Note that maximum altitudes can be a bit unreliable due to the interaction between maximum sensor elevation, sensor range, and missile flight capabilities. While the maximum altitude may seem sufficient on some systems, it is often a lot lower in practice because there is a rather narrow band between where the missile still has energy enough to climb, and where the (usually) radar is still able to track a target. For maximum skylord murderness, make sure the altitude capabilities are ridiculously above where the target is expected to fly.
- All SAM components must be in the same group in the Mission Editor in order to function.
- All radar-guided SAMs require a search radar (SR), a tracking radar (TR), and launching capabilities.
- In many systems, search and tracking are combined into Search-and-Track Radar (STR) units. Those systems can often add a separate SR to extend detection range, but that unit is never mandatory to make the system work.
- IR-guided systems obviously do not require SR or TR units, but can occasionally be supplemented by them to improve detection ranges and response time in exchange for losing the surprise factor of an IR launch.
- Some mobile systems, in particular, combined all three core components into one Transporter, Erector, Launcher and Radar (TELAR) vehicle that can operate completely independently.
- All SAMs have limited ammunition.
- Placement of an Ammunition truck (such as the Ural-375) of any kind nearby a launcher will allow it to reload.
- In DCS, most multi-unit SAMs are able to spread units as far as 25nm from each other, enabling dispersed configurations. This is not particularly realistic for many sites in their native time periods, which had the challenges of limited cable runs and electrical power distributions. However, more modern scenarios can believably distribute sites as far as 20nm with "datalink upgrade" related handwaves. Pilots should be aware of this and recognize that missile launches from such sites can approach from angles other than the tracking emitter (including, quite dangerously, from directly below).
Detection, alarm states, and command units
Many systems include some sort of optional commander or extended-range/early-warning unit. The functionality these units is, and always has been, quite vague, but will often offer some improvement in detection over the system's base units. For systems where the command unit is mandatory, or semi-optional, it often offloads some tasks from sensor and launch units to increase the speed at which targets can be engaged.
- A SAM must be in a “Red” alarm state in order to ready its weapons and fire.
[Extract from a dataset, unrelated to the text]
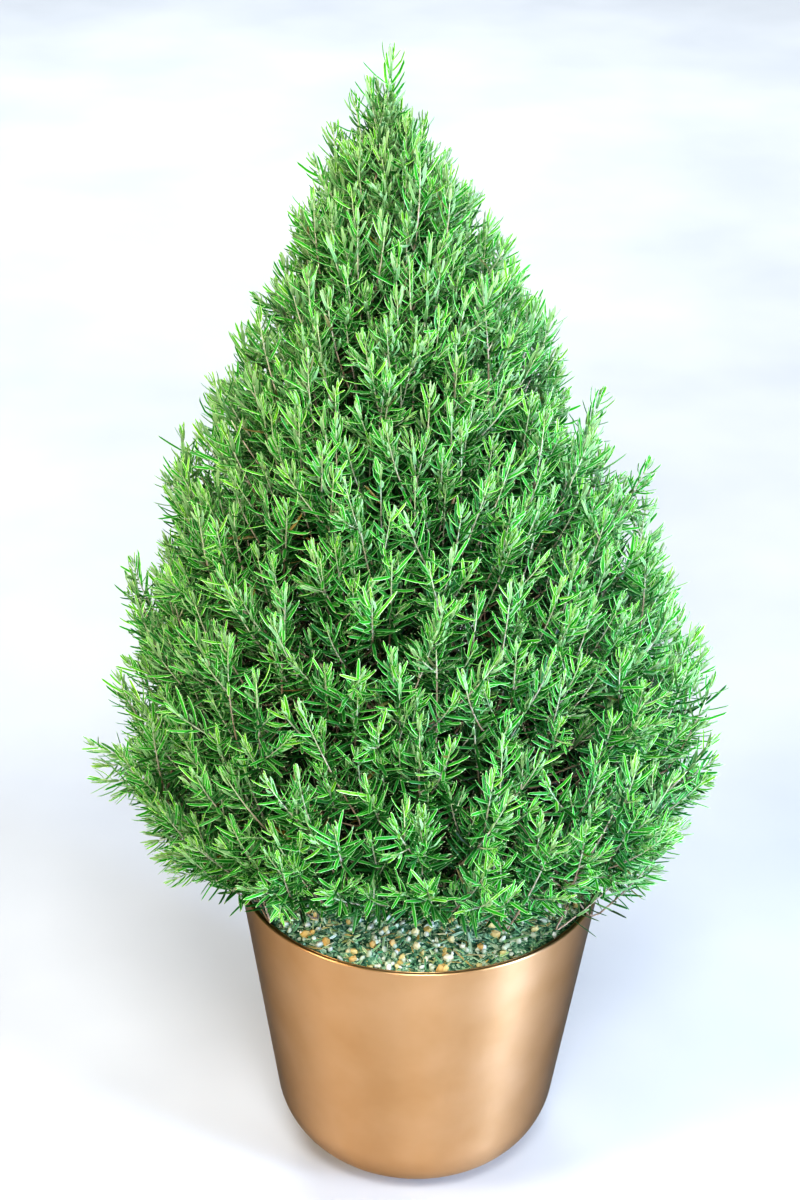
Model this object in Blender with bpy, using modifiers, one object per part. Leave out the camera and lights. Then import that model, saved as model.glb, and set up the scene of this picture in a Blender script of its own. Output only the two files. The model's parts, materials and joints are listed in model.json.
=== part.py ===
# Potted rosemary plant: a cone-shaped rosemary bush in a tapered round metal pot.
# Metres, +Z up. The origin is the centre of the flat underside of the pot.

import math
import random

import bmesh
import bpy
from mathutils import Vector

OBJECT_NAME = "potted_rosemary_plant"
GAP = 0.0003                  # clearance between pieces that touch

# Pot: a spun metal shell with a straight tapered wall and a generously rounded foot
RIM_RADIUS = 0.130
POT_HEIGHT = 0.233
WALL_ANGLE = math.radians(8.45)   # how far the wall leans outward from the vertical
FOOT_ROUND = 0.060            # radius of the turn from the wall into the underside
WALL = 0.0022                 # sheet thickness
LIP_WIDTH = 0.0040            # rolled lip, turned inward
LIP_HEIGHT = 0.0032
LIP_STEPS = 3                 # flats on each rounded corner of the lip
FOOT_STEPS = 8                # flats on the round of the foot
POT_STEPS = 64

# Soil: fills the pot and rises a little towards the stem
SOIL_DROP = 0.0085            # rim down to the soil at the wall
SOIL_MOUND = 0.0050           # rise from the wall to the stem
SOIL_STEPS = 48
SOIL_RINGS = 5

# Trunk: one woody leader, straight below the soil and slightly wavy above it
TRUNK_RADIUS = 0.0095
TRUNK_TOP_RADIUS = 0.0022
TRUNK_BURIED = 0.055
TRUNK_TOP = 0.425             # above the rim
TRUNK_POINTS = 13
TRUNK_WAVE = 0.0035
TRUNK_WAVES = 1.5
TRUNK_CROSS_WAVE = 0.6        # the wave towards +Y, as a share of the one towards +X
TRUNK_TAPER = 0.8             # below 1 the trunk thins faster near the soil
TRUNK_ROUNDNESS = 3           # bevel resolution: ten sides
BORE_SIDES = 24

# Crown: the leader leans towards -X, and the tiers lean with it
LEAN = -0.052                 # sideways shift for each metre above the rim
BRANCH_RADIUS = 0.0034
BRANCH_TIP_RADIUS = 0.0018
BRANCH_POINTS = 6
BRANCH_ROUNDNESS = 1          # bevel resolution: six sides
BRANCH_RISE = 0.045           # a branch leaves the trunk this far below its spray
BRANCH_TURN = 0.5             # share of a branch that lies in line with its spray
BRANCH_START_ABOVE_SOIL = 0.012
SPRAY_SEGMENTS = 10
SPRAY_RINGS = 7
SPRAY_FULLEST = 0.57          # where along its length a spray is widest
SPRAY_CURL = 0.07             # how far its tip turns up, as a share of its length
TIP_STRAY = 0.05              # share by which the sprays differ in reach
HEIGHT_STRAY = 0.006
SEED = 7

# At the front, towards -Y, the skirt is kept short so that the soil shows
OPEN_FRONT = 0.075            # how far in front of the trunk the skirt reaches at rim height
OPEN_FRONT_SLOPE = 1.45       # and how much further for each metre of height

# One row for each tier of the crown, heights above the rim:
# count, inner end (radius, height), outer end (radius, height), half width,
# half thickness, first azimuth in degrees
TIERS = {
    "skirt": (7, (0.056, 0.048), (0.208, 0.038), 0.056, 0.033, 12),
    "lower": (7, (0.050, 0.110), (0.218, 0.150), 0.058, 0.037, 38),
    "middle": (6, (0.044, 0.180), (0.190, 0.262), 0.058, 0.038, 5),
    "upper": (4, (0.036, 0.262), (0.142, 0.382), 0.055, 0.037, 20),
    "high": (3, (0.028, 0.352), (0.084, 0.484), 0.040, 0.031, 75),
}
CROWN_TIP_BASE = 0.432
CROWN_TIP_TOP = 0.604
CROWN_TIP_HALF_WIDTH = 0.028

COLOURS = {                   # linear base colour, roughness, metallic
    "pot": ((0.62, 0.36, 0.15), 0.32, 1.0),
    "soil": ((0.035, 0.032, 0.024), 0.95, 0.0),
    "wood": ((0.20, 0.14, 0.09), 0.85, 0.0),
    "foliage": ((0.05, 0.16, 0.03), 0.55, 0.0),
}


def clear_scene():
    for thing in list(bpy.data.objects):
        bpy.data.objects.remove(thing, do_unlink=True)


def new_collection(name):
    collection = bpy.data.collections.new(name)
    bpy.context.scene.collection.children.link(collection)
    return collection


def new_material(name, finish):
    colour, roughness, metallic = COLOURS[finish]
    material = bpy.data.materials.new(name + "_" + finish)
    material.use_nodes = True
    shader = material.node_tree.nodes["Principled BSDF"]
    shader.inputs["Base Color"].default_value = (*colour, 1.0)
    shader.inputs["Roughness"].default_value = roughness
    shader.inputs["Metallic"].default_value = metallic
    return material


def add_part(name, data, finish, collection):
    part = bpy.data.objects.new(name, data)
    data.materials.append(new_material(name, finish))
    collection.objects.link(part)
    return part


def arc(centre, radius, start, end, steps):
    """Points of an arc in the (radius, height) plane, both ends included."""
    points = []
    for step in range(steps + 1):
        angle = start + (end - start) * step / steps
        points.append((centre[0] + radius * math.cos(angle), centre[1] + radius * math.sin(angle)))
    return points


def wall_radius(height, inset):
    """Radius of the tapered wall at a height, moved in by inset square to the wall."""
    outer = RIM_RADIUS - (POT_HEIGHT - height) * math.tan(WALL_ANGLE)
    return outer - inset / math.cos(WALL_ANGLE)


def foot_centre():
    return wall_radius(FOOT_ROUND, FOOT_ROUND), FOOT_ROUND


def shell_line(inset, top):
    """The wall from top down round the foot to the axis, moved in by inset."""
    centre = foot_centre()
    turn = arc(centre, FOOT_ROUND - inset, -WALL_ANGLE, -math.pi / 2, FOOT_STEPS)
    return [(wall_radius(top, inset), top)] + turn + [(0.0, inset)]


def turned(name, profile, steps, finish, collection):
    """Turn a profile at +X, which runs down its outer side, about the Z axis."""
    mesh = bpy.data.meshes.new(name)
    corners = [(radius, 0.0, height) for radius, height in profile]
    edges = [(index, index + 1) for index in range(len(corners) - 1)]
    mesh.from_pydata(corners, edges, [])
    part = add_part(name, mesh, finish, collection)
    screw = part.modifiers.new("turn", "SCREW")
    screw.axis = "Z"
    screw.steps = steps
    screw.render_steps = steps
    screw.use_merge_vertices = True
    screw.merge_threshold = 0.00001
    screw.use_smooth_shade = True
    return part


def make_pot(collection):
    outer = shell_line(0.0, POT_HEIGHT - LIP_HEIGHT / 2)
    inner = shell_line(WALL, POT_HEIGHT - LIP_HEIGHT)
    half = LIP_HEIGHT / 2
    lip_inner = (RIM_RADIUS - LIP_WIDTH + half, POT_HEIGHT - half)
    lip_outer = (RIM_RADIUS - half, POT_HEIGHT - half)
    lip = arc(lip_inner, half, -math.pi, -1.5 * math.pi, LIP_STEPS)
    lip += arc(lip_outer, half, math.pi / 2, 0.0, LIP_STEPS)
    profile = list(reversed(inner)) + lip + outer[1:]
    return turned("pot", profile, POT_STEPS, "pot", collection)


def soil_height(radius):
    """Height of the soil's surface: highest at the stem and level at the wall."""
    edge = wall_radius(POT_HEIGHT - SOIL_DROP, WALL + GAP)
    rise = 0.5 + 0.5 * math.cos(math.pi * min(radius / edge, 1.0))
    return POT_HEIGHT - SOIL_DROP + SOIL_MOUND * rise


def make_soil(collection, cutters):
    side = shell_line(WALL + GAP, POT_HEIGHT - SOIL_DROP)
    edge = side[0][0]
    top = []
    for ring in range(SOIL_RINGS):
        radius = edge * ring / SOIL_RINGS
        top.append((radius, soil_height(radius)))
    soil = turned("soil", top + side, SOIL_STEPS, "soil", collection)

    bpy.ops.mesh.primitive_cylinder_add(
        vertices=BORE_SIDES,
        radius=TRUNK_RADIUS + 2 * GAP,
        depth=2 * TRUNK_BURIED + 2 * GAP,
        location=(0.0, 0.0, soil_height(0.0)),
    )
    bore = bpy.context.object
    bore.name = "stem_bore"
    bore.hide_render = True
    bore.display_type = "WIRE"
    for holder in list(bore.users_collection):
        holder.objects.unlink(bore)
    cutters.objects.link(bore)
    cut = soil.modifiers.new("stem_bore", "BOOLEAN")
    cut.operation = "DIFFERENCE"
    cut.solver = "EXACT"
    cut.object = bore
    return soil


def tube(name, points, radii, bevel_resolution, collection):
    """A round woody stem through the points, tapering by the given radii."""
    curve = bpy.data.curves.new(name, "CURVE")
    curve.dimensions = "3D"
    curve.bevel_depth = 1.0
    curve.bevel_resolution = bevel_resolution
    curve.use_fill_caps = True
    spline = curve.splines.new("POLY")
    spline.points.add(len(points) - 1)
    for place, point, radius in zip(spline.points, points, radii):
        place.co = (*point, 1.0)
        place.radius = radius
    return add_part(name, curve, "wood", collection)


def trunk_point(above_rim):
    """Centre of the trunk: straight in the soil, then leaning and slightly wavy."""
    climb = max(above_rim, 0.0)
    swing = TRUNK_WAVE * math.sin(2 * math.pi * TRUNK_WAVES * climb / TRUNK_TOP)
    return Vector((LEAN * climb + swing, TRUNK_CROSS_WAVE * swing, POT_HEIGHT + above_rim))


def trunk_radius(above_rim):
    share = min(max(above_rim / TRUNK_TOP, 0.0), 1.0)
    return TRUNK_RADIUS + (TRUNK_TOP_RADIUS - TRUNK_RADIUS) * share ** TRUNK_TAPER


def make_trunk(collection):
    bottom = soil_height(0.0) - POT_HEIGHT - TRUNK_BURIED
    heights = [bottom]
    for step in range(TRUNK_POINTS):
        heights.append(TRUNK_TOP * step / (TRUNK_POINTS - 1))
    points = [trunk_point(height) for height in heights]
    radii = [trunk_radius(height) for height in heights]
    return tube("trunk", points, radii, TRUNK_ROUNDNESS, collection)


def crown_point(radius, above_rim, azimuth):
    """A place in the crown, round the leaning line of the leader."""
    return Vector((
        LEAN * above_rim + radius * math.cos(azimuth),
        radius * math.sin(azimuth),
        POT_HEIGHT + above_rim,
    ))


def spray_mesh(name, length, half_width, half_thickness):
    """A leafy spray's outer form: a long egg along +Z, its base at the origin, its tip turned up."""
    shape = bmesh.new()
    bmesh.ops.create_uvsphere(shape, u_segments=SPRAY_SEGMENTS, v_segments=SPRAY_RINGS, radius=1.0)
    skew = math.log(SPRAY_FULLEST) / math.log(0.5)
    for vertex in shape.verts:
        along = max(0.5 + 0.5 * vertex.co.z, 0.0)
        vertex.co.x *= half_width
        vertex.co.y = vertex.co.y * half_thickness + SPRAY_CURL * length * along ** 2
        vertex.co.z = length * along ** skew
    mesh = bpy.data.meshes.new(name)
    shape.to_mesh(mesh)
    shape.free()
    mesh.shade_smooth()
    return mesh


def make_spray(name, base, tip, half_width, half_thickness, collection):
    reach = tip - base
    mesh = spray_mesh(name, reach.length, half_width, half_thickness)
    spray = add_part(name, mesh, "foliage", collection)
    spray.location = base
    spray.rotation_euler = reach.to_track_quat("Z", "Y").to_euler()
    return spray


def make_branch(name, azimuth, base, base_above_rim, aim, collection):
    """A woody branch from the trunk's side that turns into its spray's line, along aim."""
    lowest = soil_height(0.0) - POT_HEIGHT + BRANCH_START_ABOVE_SOIL
    start_height = max(base_above_rim - BRANCH_RISE, lowest)
    outward = Vector((math.cos(azimuth), math.sin(azimuth), 0.0))
    clear = trunk_radius(start_height) + BRANCH_RADIUS + 3 * GAP
    start = trunk_point(start_height) + outward * clear
    end = base - aim * 2 * GAP
    bend = base - aim * BRANCH_TURN * (base - start).length
    points = []
    radii = []
    for step in range(BRANCH_POINTS):
        share = step / (BRANCH_POINTS - 1)
        first = start.lerp(bend, share)
        points.append(first.lerp(bend.lerp(end, share), share))
        radii.append(BRANCH_RADIUS + (BRANCH_TIP_RADIUS - BRANCH_RADIUS) * share)
    return tube(name, points, radii, BRANCH_ROUNDNESS, collection)


def front_reach(azimuth, height):
    """How far a spray may reach before it covers the soil seen from the front."""
    frontward = max(-math.sin(azimuth), 0.01)
    return (OPEN_FRONT + OPEN_FRONT_SLOPE * height) / frontward


def make_tier(tier, collection, chance):
    count, inner, outer, half_width, half_thickness, first = TIERS[tier]
    for index in range(count):
        azimuth = math.radians(first) + 2 * math.pi * index / count
        reach = outer[0] * (1 + TIP_STRAY * chance.uniform(-1, 1))
        rise = outer[1] + HEIGHT_STRAY * chance.uniform(-1, 1)
        size = min(1.0, front_reach(azimuth, rise) / reach)
        reach *= size
        base = crown_point(inner[0], inner[1], azimuth)
        tip = crown_point(reach, rise, azimuth)
        aim = (tip - base).normalized()
        spray_name = f"{tier}_spray_{index + 1}"
        branch_name = f"{tier}_branch_{index + 1}"
        make_spray(spray_name, base, tip, half_width * size, half_thickness * size, collection)
        make_branch(branch_name, azimuth, base, inner[1], aim, collection)


def make_crown_tip(collection):
    base = crown_point(0.0, CROWN_TIP_BASE, 0.0)
    tip = crown_point(0.0, CROWN_TIP_TOP, 0.0)
    width = CROWN_TIP_HALF_WIDTH
    return make_spray("crown_tip", base, tip, width, width, collection)


def main():
    clear_scene()
    parts = new_collection(OBJECT_NAME)
    cutters = new_collection("cutters")
    chance = random.Random(SEED)
    make_pot(parts)
    make_soil(parts, cutters)
    make_trunk(parts)
    for tier in TIERS:
        make_tier(tier, parts, chance)
    make_crown_tip(parts)


main()
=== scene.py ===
import json
import math

import bmesh
import bpy
import numpy as np
from mathutils import Matrix, Vector

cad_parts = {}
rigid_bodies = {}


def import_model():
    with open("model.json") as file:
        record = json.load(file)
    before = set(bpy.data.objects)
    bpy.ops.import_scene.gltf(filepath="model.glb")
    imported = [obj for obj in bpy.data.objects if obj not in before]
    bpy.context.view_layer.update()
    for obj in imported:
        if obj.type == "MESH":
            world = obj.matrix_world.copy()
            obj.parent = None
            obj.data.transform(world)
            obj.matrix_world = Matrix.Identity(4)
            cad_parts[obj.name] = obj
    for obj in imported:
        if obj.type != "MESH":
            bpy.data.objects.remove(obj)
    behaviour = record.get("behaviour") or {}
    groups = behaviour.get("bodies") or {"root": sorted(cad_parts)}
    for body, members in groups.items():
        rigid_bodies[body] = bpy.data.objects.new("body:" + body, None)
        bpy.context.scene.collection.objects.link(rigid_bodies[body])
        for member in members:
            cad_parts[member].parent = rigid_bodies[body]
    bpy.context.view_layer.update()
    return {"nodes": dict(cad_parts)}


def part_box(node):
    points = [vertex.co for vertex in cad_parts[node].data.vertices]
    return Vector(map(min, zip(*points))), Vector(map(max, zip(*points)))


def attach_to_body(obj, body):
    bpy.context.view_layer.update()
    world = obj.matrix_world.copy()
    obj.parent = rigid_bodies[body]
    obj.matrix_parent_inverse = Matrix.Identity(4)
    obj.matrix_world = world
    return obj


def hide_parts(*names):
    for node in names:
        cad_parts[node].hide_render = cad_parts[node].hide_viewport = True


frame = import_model()
mm = 0.001
potLow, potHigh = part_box("pot")
rimHeight = potHigh.z
rimRadius = (potHigh.x - potLow.x) / 2
print("frame loaded:", len(frame["nodes"]), "nodes, rim at", round(rimHeight, 4))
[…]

- A group can be set explicitly to a “Green” or “Red” state through advanced waypoint options — the default is “Auto”, where the group transitions from one to the other depending on the presence of any detected enemies.
- Once enemies are within a unit's detection range, it will ready itself, which takes a different amount of time depending on the unit.
- For some systems (e.g. the SA-11), command units “buffer” target acquisitions, drastically reducing the time for a launcher to switch from one target to the next — a launcher unit can keep engaging its locked target while the search radar finds a new one and once the target is destroyed, the launcher can quickly transition to a fresh one without going through the full acquisition process.
A full list of which countries have access to what units can be found in the countries list.
A note on stats
Most numerical values have been taken directly from the DCS database Lua files, and where possible confirmed in the mission-editor and in-game. Even so a few caveats are necessary:
- There are often state transition pauses that add extra delays, for instance between a launcher expending its last missile and subsequently starting its reload/rearm procedure. As such, all numbers, but timers in particular, should be considered upper or lower bounds rather than the exact value a unit will use.
- Unit skill can affect to what extent these numbers can be matched by the AI, leading to a fair amount of additional variation and divergence.
- Testing suggests that player-controlled units also have a “skill level” of sorts attached that creates similar effects. Reloading times, for instance, will commonly be 10% longer if the unit is directly controlled by a player via Combined Arms.
- Some database file overload certain statistics, especially in regards to sensor capabilities, in ways that are not always easy to follow — the stats provided come from a relatively shallow reading of those files.
- Some stats, again especially related to sensors, are subject to more in-depth mechanics related to a target's relative detectability and the sensor's ability to pick on a standard normalised targets. In particular, IR lock-on ranges can not reliably be defined since they rely on so many external factors.
- Similarly, edge cases for detection (e.g. radars picking up and engaging incoming bombs or missiles) can go either way, and can give rise to unexpected behaviours. Notably, bombs have no clearly defined radar cross-section nor heat signature, yet can sometimes be seen being engaged even by IR SAM systems(!).
- Some data is locked behind encrypted files in DLC, most notably the WWII Assets Pack, and thus cannot be extracted and determined with any accuracy beyond hints in the mission editor and error-prone in-game testing.
- In a failed and counter-productive attempt at “preventing cheating” in the 2.7 release of DCS, Eagle Dynamics decided to hide all data related to units and weapons, making further investigations and updates for future changes and additions largely impossible. While there are community-made browsing tools, they do not give the kind of access to unit definitions that are necessary to fully figure out how systems work. As such, the accuracy of the data shown here will degrade over time.
Scripts and Shenanigans
This script adds your SAM groups to an Integrated Air defence System, which minimally consists of an Early Warning Radar (EWR) site (a lone long range radar or a long range SAM, ideally) and SAMs operating under its coverage. SAMs under EWR coverage will refrain from turning on their emitters until hostile aircraft reach a (configurable) range, reducing time for victims to react before being fired upon, as well as reducing vulnerability to SEAD. This system also enables a chance based HARM detection ability. SAMs that normally fire upon HARMs will, others will simply turn off their radars. All of these capabilities are configurable, allowing the script to be tuned to the author's taste.
- Each sam group must have a single SAM.
- The search radar must be the first unit in the group.
An IADS can be degraded by taking out its search radars, which generally remain online.
- Should also be optically guided, but is implemented in DCS as radar-only.